Make an exact copy of the lines below.
------------------------------
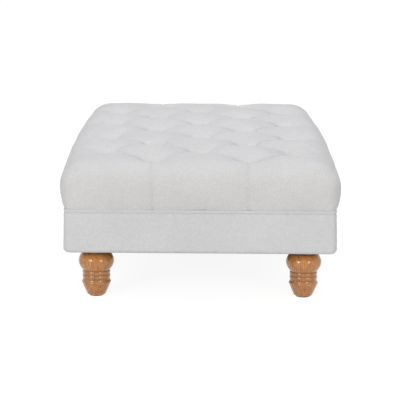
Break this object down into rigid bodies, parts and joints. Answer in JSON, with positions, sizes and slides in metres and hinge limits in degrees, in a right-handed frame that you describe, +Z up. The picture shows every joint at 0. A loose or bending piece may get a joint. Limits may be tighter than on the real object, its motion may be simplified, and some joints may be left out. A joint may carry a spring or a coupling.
{
  "type": "upholstered footstool",
  "caption": "Rectangular upholstered footstool with a deep-buttoned boucle top, piped seam, plain boucle box base and turned wooden legs.",
  "frame": {"origin": "on the floor under the middle of the stool", "axes": "+Z up, +Y along the length, +X across the width; the pictured short end faces -Y"},
  "size_m": [0.72, 1.2, 0.372],
  "materials": {
    "boucle_top": "looped cream boucle",
    "boucle_buttons": "looped cream boucle",
    "boucle_piping": "looped cream boucle",
    "boucle_band": "looped cream boucle",
    "wadding": "loose polyester wadding",
    "foam": "open-cell upholstery foam",
    "plywood": "raw plywood",
    "frame_pine": "planed pine",
    "black_cloth": "matte non-woven cloth",
    "twine": "waxed cord",
    "toggle_plastic": "moulded",
    "leg_wood": "honey-stained and lacquered",
    "bolt_steel": "zinc plated",
    "nylon": "moulded"
  },
  "bodies": {
    "root": {"band_cover": "boucle_band", "band_wadding": "wadding", "bottom_cloth": "black_cloth", "button_twines": "twine", "corner_block_back_left": "frame_pine", "corner_block_back_right": "frame_pine", "corner_block_front_left": "frame_pine", "corner_block_front_right": "frame_pine", "cross_rail_back": "frame_pine", "cross_rail_front": "frame_pine", "deck_board": "plywood", "end_rail_back": "frame_pine", "end_rail_front": "frame_pine", "foam_block": "foam", "foot_glides": "nylon", "hanger_bolts": "bolt_steel", "piping": "boucle_piping", "side_rail_left": "frame_pine", "side_rail_right": "frame_pine", "top_cover": "boucle_top", "tuft_buttons": "boucle_buttons", "turned_legs": "leg_wood", "twine_toggles": "toggle_plastic"}
  },
  "joints": []
}
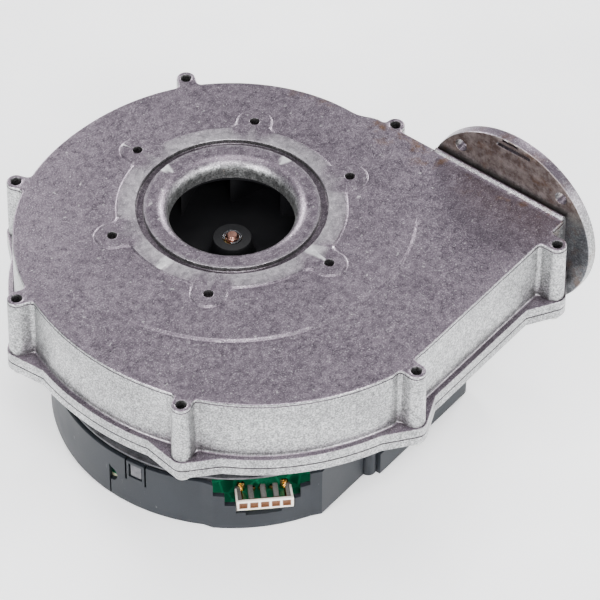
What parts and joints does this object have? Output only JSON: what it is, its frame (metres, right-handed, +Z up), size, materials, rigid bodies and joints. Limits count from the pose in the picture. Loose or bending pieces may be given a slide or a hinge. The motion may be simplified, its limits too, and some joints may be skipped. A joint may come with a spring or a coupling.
{
  "type": "combustion fan",
  "caption": "Premix combustion fan: die-cast scroll with a rolled inlet and round outlet flange, on an external-rotor motor in a plastic cover.",
  "frame": {"origin": "on the fan's axis at the underside of the motor cover", "axes": "+Z up the fan's axis to the inlet, +X out of the outlet flange"},
  "size_m": [0.1763, 0.1919, 0.1246],
  "materials": {
    "cast_aluminium": "as die-cast, mottled grey with a fine grain",
    "zinc_steel": "zinc plated, satin",
    "shaft_steel": "ground, with a warm heat tint",
    "lamination_steel": "varnished stack",
    "bearing_steel": "ground and polished",
    "enamelled_copper": "glossy wire enamel over copper",
    "brass": "turned",
    "black_plastic": "satin moulding",
    "impeller_plastic": "glass-filled moulding",
    "header_nylon": "natural nylon",
    "circuit_board": "green solder mask",
    "seal_rubber": "matt",
    "ferrite": "matt sintered ceramic",
    "gold_plated": "bright plated",
    "capacitor_can": "sleeved can"
  },
  "bodies": {
    "root": {"back_plate": "cast_aluminium", "board_screw_1": "zinc_steel", "board_screw_2": "zinc_steel", "board_screw_3": "zinc_steel", "circuit_board": "circuit_board", "connector_header": "header_nylon", "connector_pin_1": "gold_plated", "connector_pin_2": "gold_plated", "connector_pin_3": "gold_plated", "connector_pin_4": "gold_plated", "connector_pin_5": "gold_plated", "driver_chip": "impeller_plastic", "filter_choke": "ferrite", "hall_sensor": "impeller_plastic", "housing_screw_1": "zinc_steel", "housing_screw_2": "zinc_steel", "housing_screw_3": "zinc_steel", "housing_screw_4": "zinc_steel", "housing_screw_5": "zinc_steel", "housing_screw_6": "zinc_steel", "housing_screw_7": "zinc_steel", "housing_seal": "seal_rubber", "lower_bearing_outer_ring": "bearing_steel", "motor_cover": "black_plastic", "motor_flange": "cast_aluminium", "motor_flange_screw_1": "zinc_steel", "motor_flange_screw_2": "zinc_steel", "motor_flange_screw_3": "zinc_steel", "preload_spring": "zinc_steel", "shaft_seal": "seal_rubber", "smoothing_capacitor_1": "capacitor_can", "smoothing_capacitor_2": "capacitor_can", "stator_coil_1": "enamelled_copper", "stator_coil_2": "enamelled_copper", "stator_coil_3": "enamelled_copper", "stator_coil_4": "enamelled_copper", "stator_coil_5": "enamelled_copper", "stator_coil_6": "enamelled_copper", "stator_core": "lamination_steel", "stator_insulator_lower": "header_nylon", "stator_insulator_upper": "header_nylon", "upper_bearing_outer_ring": "bearing_steel", "volute_housing": "cast_aluminium"},
    "rotor": {"motor_shaft": "shaft_steel", "rotor_cup": "zinc_steel", "rotor_hub": "brass", "rotor_magnet": "ferrite", "lower_bearing_inner_ring": "bearing_steel", "upper_bearing_inner_ring": "bearing_steel", "impeller_wheel": "impeller_plastic", "impeller_shroud": "impeller_plastic", "impeller_bush": "brass", "retaining_clip": "zinc_steel"},
    "lower_balls": {"lower_bearing_balls": "bearing_steel"},
    "upper_balls": {"upper_bearing_balls": "bearing_steel"}
  },
  "joints": [
    {"name": "rotor_spin", "type": "hinge", "parent": "root", "child": "rotor", "pos_m": [0, 0, 0.06], "axis": [0, 0, 1], "continuous": true},
    {"name": "lower_cage_spin", "type": "hinge", "parent": "root", "child": "lower_balls", "pos_m": [0, 0, 0.0365], "axis": [0, 0, 1], "continuous": true},
    {"name": "upper_cage_spin", "type": "hinge", "parent": "root", "child": "upper_balls", "pos_m": [0, 0, 0.056], "axis": [0, 0, 1], "continuous": true}
  ],
  "couplings": [
    {"joint": "lower_cage_spin", "follows": "rotor_spin", "ratio": 0.3832},
    {"joint": "upper_cage_spin", "follows": "rotor_spin", "ratio": 0.3832}
  ]
}
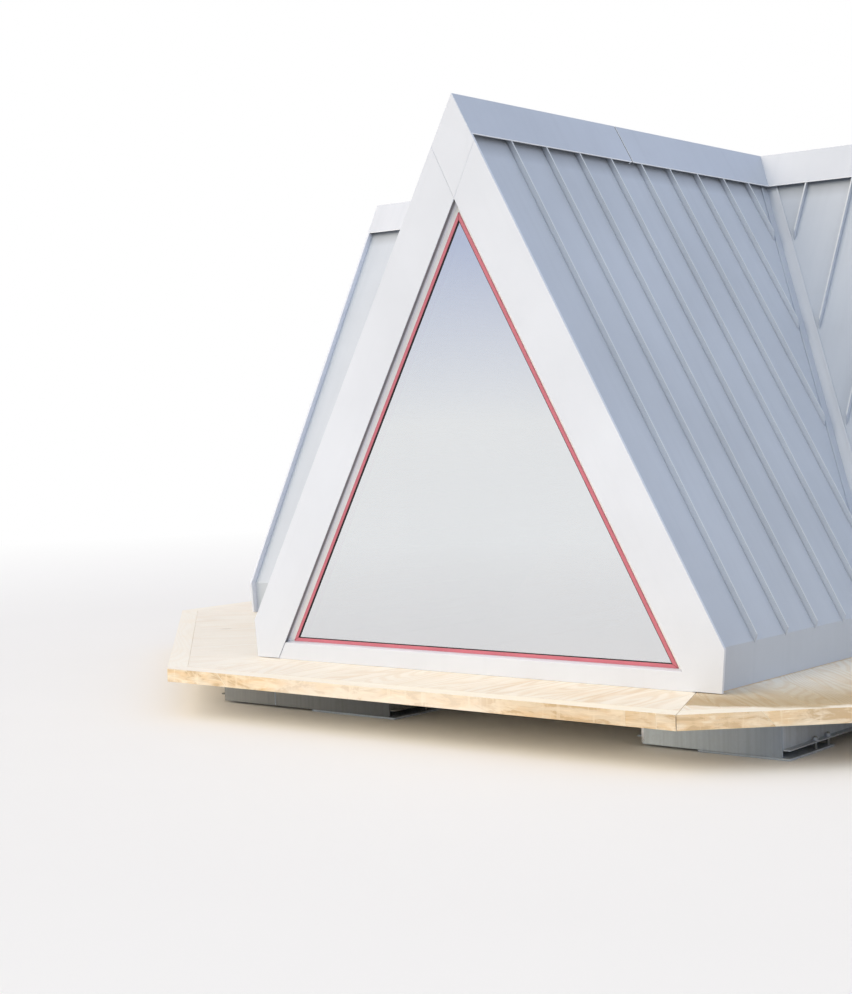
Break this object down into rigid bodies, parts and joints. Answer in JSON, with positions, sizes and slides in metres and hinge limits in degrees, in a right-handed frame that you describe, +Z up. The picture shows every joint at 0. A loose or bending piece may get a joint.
------------------------------
_EXERCISE OUTPUT_.
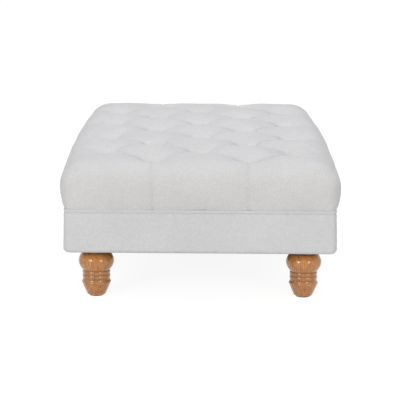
Break this object down into rigid bodies, parts and joints. Answer in JSON, with positions, sizes and slides in metres and hinge limits in degrees, in a right-handed frame that you describe, +Z up. The picture shows every joint at 0. A loose or bending piece may get a joint. Limits may be tighter than on the real object, its motion may be simplified, and some joints may be left out. A joint may carry a spring or a coupling.
{
  "type": "upholstered footstool",
  "caption": "Rectangular upholstered footstool with a deep-buttoned boucle top, piped seam, plain boucle box base and turned wooden legs.",
  "frame": {"origin": "on the floor under the middle of the stool", "axes": "+Z up, +Y along the length, +X across the width; the pictured short end faces -Y"},
  "size_m": [0.72, 1.2, 0.372],
  "materials": {
    "boucle_top": "looped cream boucle",
    "boucle_buttons": "looped cream boucle",
    "boucle_piping": "looped cream boucle",
    "boucle_band": "looped cream boucle",
    "wadding": "loose polyester wadding",
    "foam": "open-cell upholstery foam",
    "plywood": "raw plywood",
    "frame_pine": "planed pine",
    "black_cloth": "matte non-woven cloth",
    "twine": "waxed cord",
    "toggle_plastic": "moulded",
    "leg_wood": "honey-stained and lacquered",
    "bolt_steel": "zinc plated",
    "nylon": "moulded"
  },
  "bodies": {
    "root": {"band_cover": "boucle_band", "band_wadding": "wadding", "bottom_cloth": "black_cloth", "button_twines": "twine", "corner_block_back_left": "frame_pine", "corner_block_back_right": "frame_pine", "corner_block_front_left": "frame_pine", "corner_block_front_right": "frame_pine", "cross_rail_back": "frame_pine", "cross_rail_front": "frame_pine", "deck_board": "plywood", "end_rail_back": "frame_pine", "end_rail_front": "frame_pine", "foam_block": "foam", "foot_glides": "nylon", "hanger_bolts": "bolt_steel", "piping": "boucle_piping", "side_rail_left": "frame_pine", "side_rail_right": "frame_pine", "top_cover": "boucle_top", "tuft_buttons": "boucle_buttons", "turned_legs": "leg_wood", "twine_toggles": "toggle_plastic"}
  },
  "joints": []
}
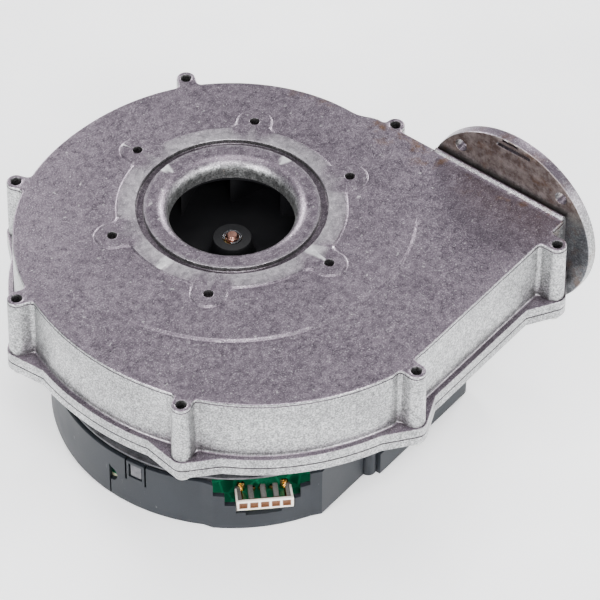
What parts and joints does this object have? Output only JSON: what it is, its frame (metres, right-handed, +Z up), size, materials, rigid bodies and joints. Limits count from the pose in the picture. Loose or bending pieces may be given a slide or a hinge. The motion may be simplified, its limits too, and some joints may be skipped. A joint may come with a spring or a coupling.
{
  "type": "combustion fan",
  "caption": "Premix combustion fan: die-cast scroll with a rolled inlet and round outlet flange, on an external-rotor motor in a plastic cover.",
  "frame": {"origin": "on the fan's axis at the underside of the motor cover", "axes": "+Z up the fan's axis to the inlet, +X out of the outlet flange"},
  "size_m": [0.1763, 0.1919, 0.1246],
  "materials": {
    "cast_aluminium": "as die-cast, mottled grey with a fine grain",
    "zinc_steel": "zinc plated, satin",
    "shaft_steel": "ground, with a warm heat tint",
    "lamination_steel": "varnished stack",
    "bearing_steel": "ground and polished",
    "enamelled_copper": "glossy wire enamel over copper",
    "brass": "turned",
    "black_plastic": "satin moulding",
    "impeller_plastic": "glass-filled moulding",
    "header_nylon": "natural nylon",
    "circuit_board": "green solder mask",
    "seal_rubber": "matt",
    "ferrite": "matt sintered ceramic",
    "gold_plated": "bright plated",
    "capacitor_can": "sleeved can"
  },
  "bodies": {
    "root": {"back_plate": "cast_aluminium", "board_screw_1": "zinc_steel", "board_screw_2": "zinc_steel", "board_screw_3": "zinc_steel", "circuit_board": "circuit_board", "connector_header": "header_nylon", "connector_pin_1": "gold_plated", "connector_pin_2": "gold_plated", "connector_pin_3": "gold_plated", "connector_pin_4": "gold_plated", "connector_pin_5": "gold_plated", "driver_chip": "impeller_plastic", "filter_choke": "ferrite", "hall_sensor": "impeller_plastic", "housing_screw_1": "zinc_steel", "housing_screw_2": "zinc_steel", "housing_screw_3": "zinc_steel", "housing_screw_4": "zinc_steel", "housing_screw_5": "zinc_steel", "housing_screw_6": "zinc_steel", "housing_screw_7": "zinc_steel", "housing_seal": "seal_rubber", "lower_bearing_outer_ring": "bearing_steel", "motor_cover": "black_plastic", "motor_flange": "cast_aluminium", "motor_flange_screw_1": "zinc_steel", "motor_flange_screw_2": "zinc_steel", "motor_flange_screw_3": "zinc_steel", "preload_spring": "zinc_steel", "shaft_seal": "seal_rubber", "smoothing_capacitor_1": "capacitor_can", "smoothing_capacitor_2": "capacitor_can", "stator_coil_1": "enamelled_copper", "stator_coil_2": "enamelled_copper", "stator_coil_3": "enamelled_copper", "stator_coil_4": "enamelled_copper", "stator_coil_5": "enamelled_copper", "stator_coil_6": "enamelled_copper", "stator_core": "lamination_steel", "stator_insulator_lower": "header_nylon", "stator_insulator_upper": "header_nylon", "upper_bearing_outer_ring": "bearing_steel", "volute_housing": "cast_aluminium"},
    "rotor": {"motor_shaft": "shaft_steel", "rotor_cup": "zinc_steel", "rotor_hub": "brass", "rotor_magnet": "ferrite", "lower_bearing_inner_ring": "bearing_steel", "upper_bearing_inner_ring": "bearing_steel", "impeller_wheel": "impeller_plastic", "impeller_shroud": "impeller_plastic", "impeller_bush": "brass", "retaining_clip": "zinc_steel"},
    "lower_balls": {"lower_bearing_balls": "bearing_steel"},
    "upper_balls": {"upper_bearing_balls": "bearing_steel"}
  },
  "joints": [
    {"name": "rotor_spin", "type": "hinge", "parent": "root", "child": "rotor", "pos_m": [0, 0, 0.06], "axis": [0, 0, 1], "continuous": true},
    {"name": "lower_cage_spin", "type": "hinge", "parent": "root", "child": "lower_balls", "pos_m": [0, 0, 0.0365], "axis": [0, 0, 1], "continuous": true},
    {"name": "upper_cage_spin", "type": "hinge", "parent": "root", "child": "upper_balls", "pos_m": [0, 0, 0.056], "axis": [0, 0, 1], "continuous": true}
  ],
  "couplings": [
    {"joint": "lower_cage_spin", "follows": "rotor_spin", "ratio": 0.3832},
    {"joint": "upper_cage_spin", "follows": "rotor_spin", "ratio": 0.3832}
  ]
}
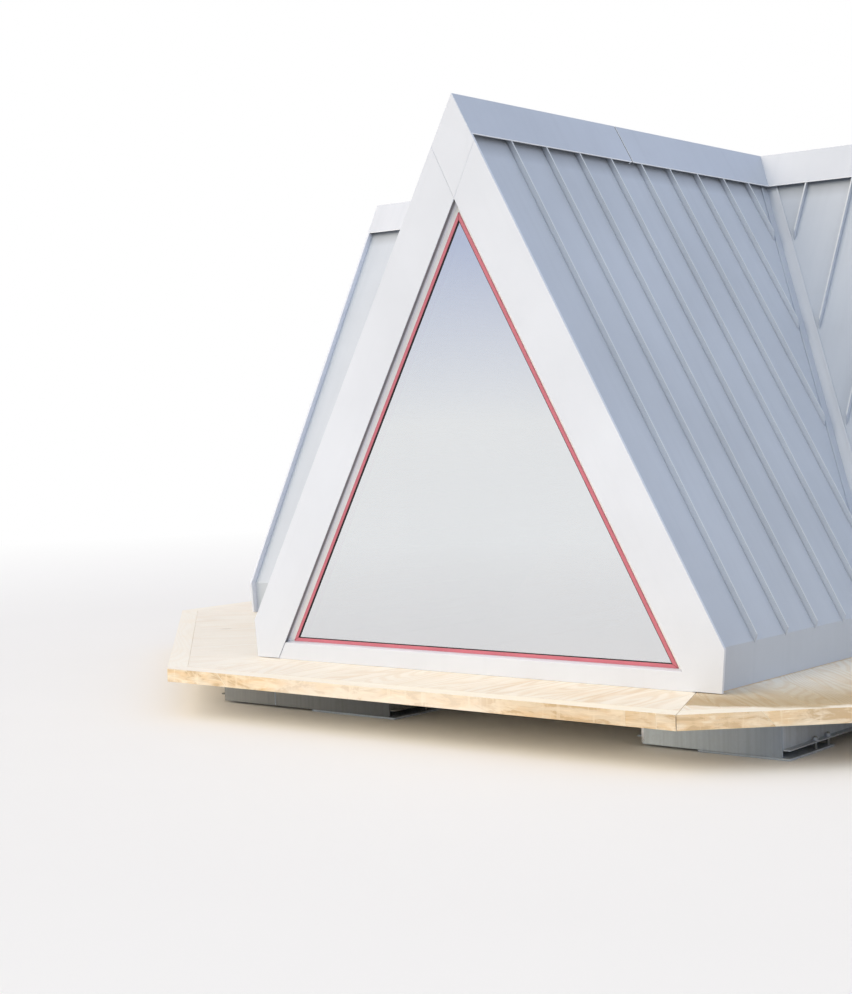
Break this object down into rigid bodies, parts and joints. Answer in JSON, with positions, sizes and slides in metres and hinge limits in degrees, in a right-handed frame that you describe, +Z up. The picture shows every joint at 0. A loose or bending piece may get a joint.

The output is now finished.